:: Exercise requirements ::
Print all the data, keeping every line exactly as it is.

:: Data extract ::
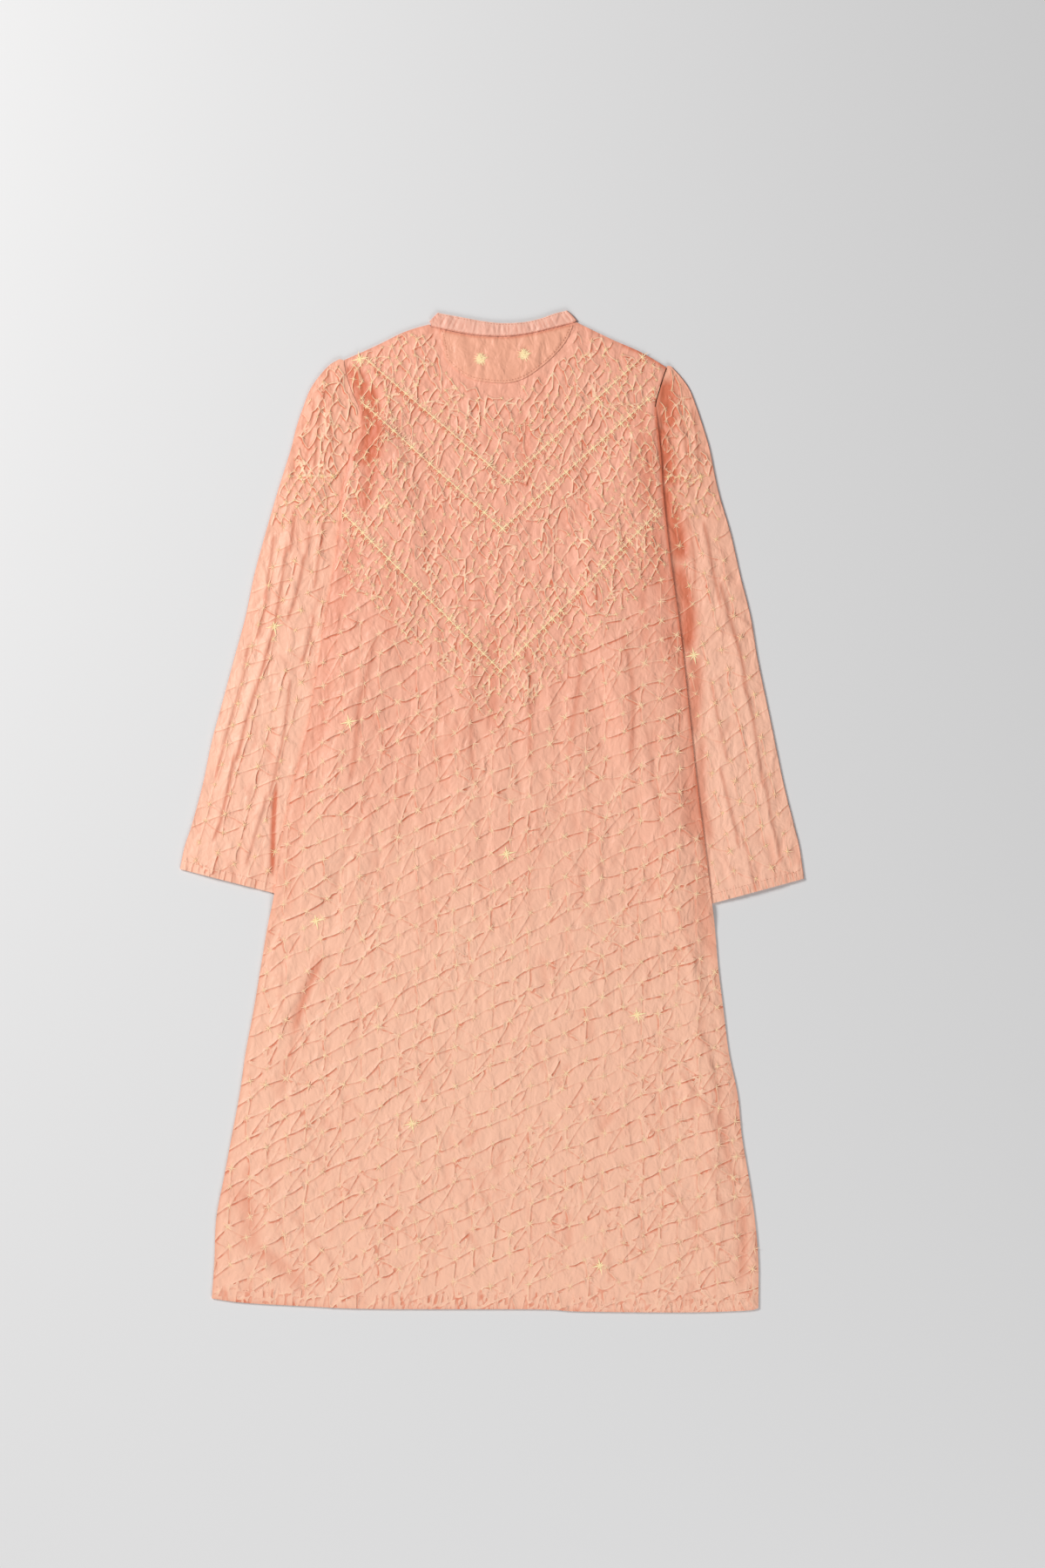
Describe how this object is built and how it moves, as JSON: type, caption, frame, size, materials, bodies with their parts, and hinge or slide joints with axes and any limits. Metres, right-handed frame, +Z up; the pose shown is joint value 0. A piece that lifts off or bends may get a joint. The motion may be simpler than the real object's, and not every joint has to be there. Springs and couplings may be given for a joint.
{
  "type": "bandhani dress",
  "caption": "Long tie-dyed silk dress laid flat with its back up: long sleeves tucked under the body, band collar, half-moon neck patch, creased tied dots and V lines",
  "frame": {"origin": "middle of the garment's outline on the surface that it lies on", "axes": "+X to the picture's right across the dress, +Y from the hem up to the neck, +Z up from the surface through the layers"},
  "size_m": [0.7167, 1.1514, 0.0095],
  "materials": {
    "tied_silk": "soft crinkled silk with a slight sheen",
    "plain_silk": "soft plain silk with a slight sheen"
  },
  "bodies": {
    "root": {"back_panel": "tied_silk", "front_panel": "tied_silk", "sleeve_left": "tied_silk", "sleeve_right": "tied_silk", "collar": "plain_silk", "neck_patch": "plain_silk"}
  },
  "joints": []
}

:: Exercise result ::
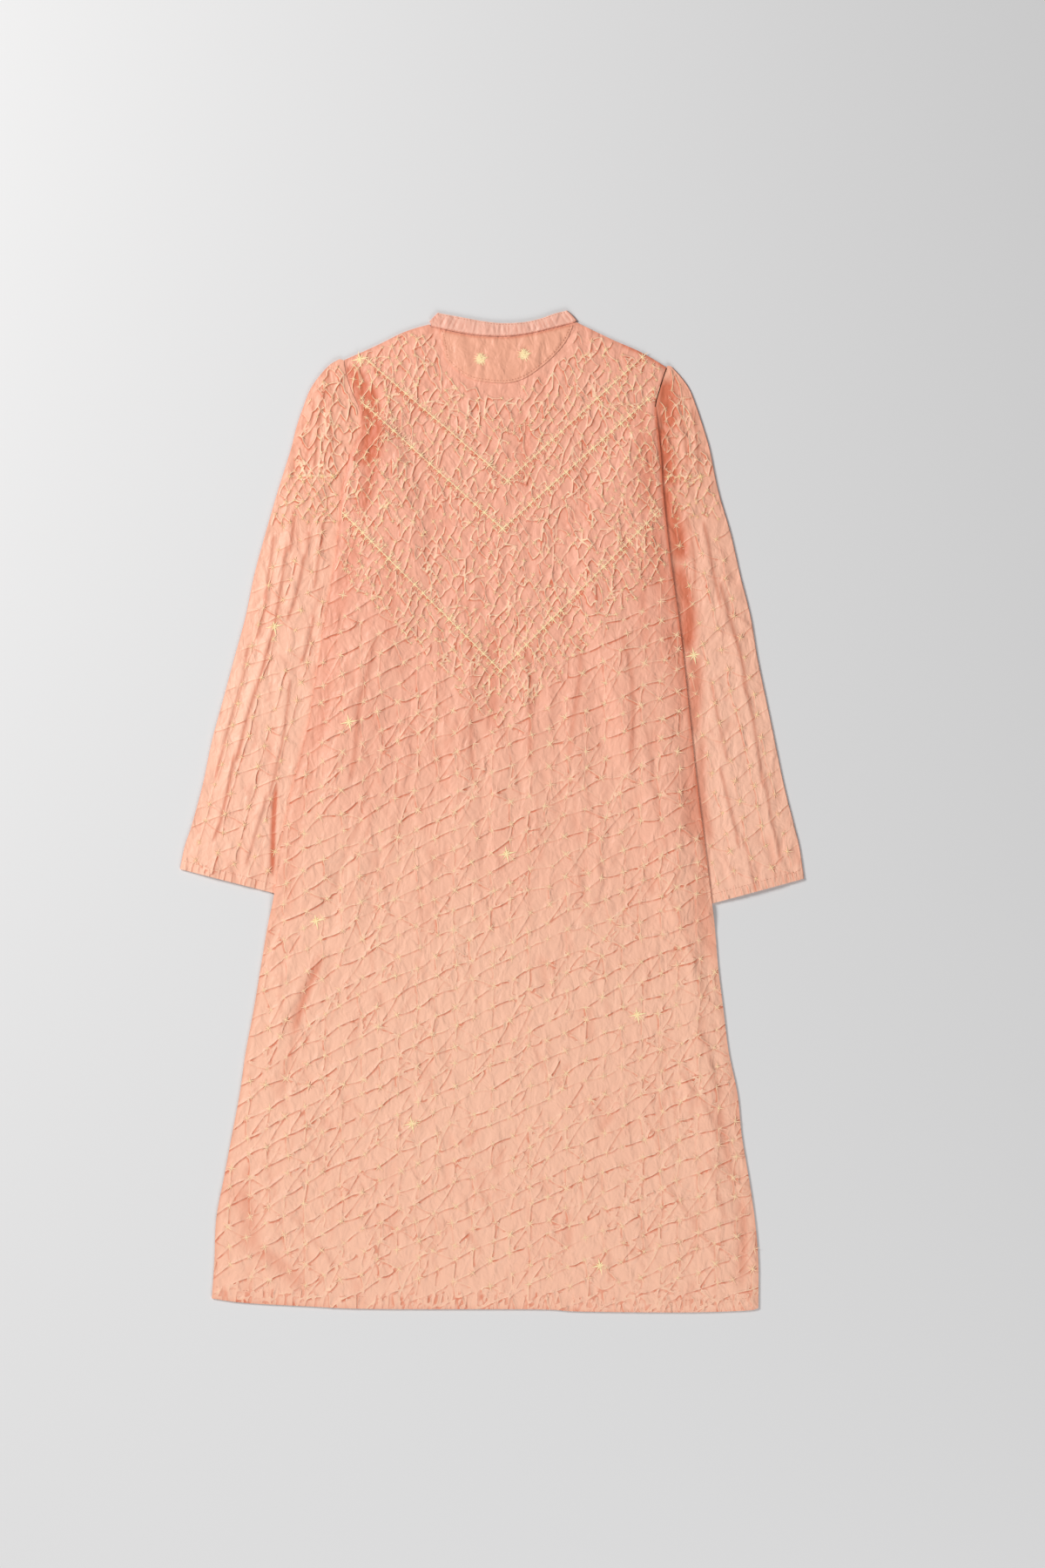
Describe how this object is built and how it moves, as JSON: type, caption, frame, size, materials, bodies with their parts, and hinge or slide joints with axes and any limits. Metres, right-handed frame, +Z up; the pose shown is joint value 0. A piece that lifts off or bends may get a joint. The motion may be simpler than the real object's, and not every joint has to be there. Springs and couplings may be given for a joint.
{
  "type": "bandhani dress",
  "caption": "Long tie-dyed silk dress laid flat with its back up: long sleeves tucked under the body, band collar, half-moon neck patch, creased tied dots and V lines",
  "frame": {"origin": "middle of the garment's outline on the surface that it lies on", "axes": "+X to the picture's right across the dress, +Y from the hem up to the neck, +Z up from the surface through the layers"},
  "size_m": [0.7167, 1.1514, 0.0095],
  "materials": {
    "tied_silk": "soft crinkled silk with a slight sheen",
    "plain_silk": "soft plain silk with a slight sheen"
  },
  "bodies": {
    "root": {"back_panel": "tied_silk", "front_panel": "tied_silk", "sleeve_left": "tied_silk", "sleeve_right": "tied_silk", "collar": "plain_silk", "neck_patch": "plain_silk"}
  },
  "joints": []
}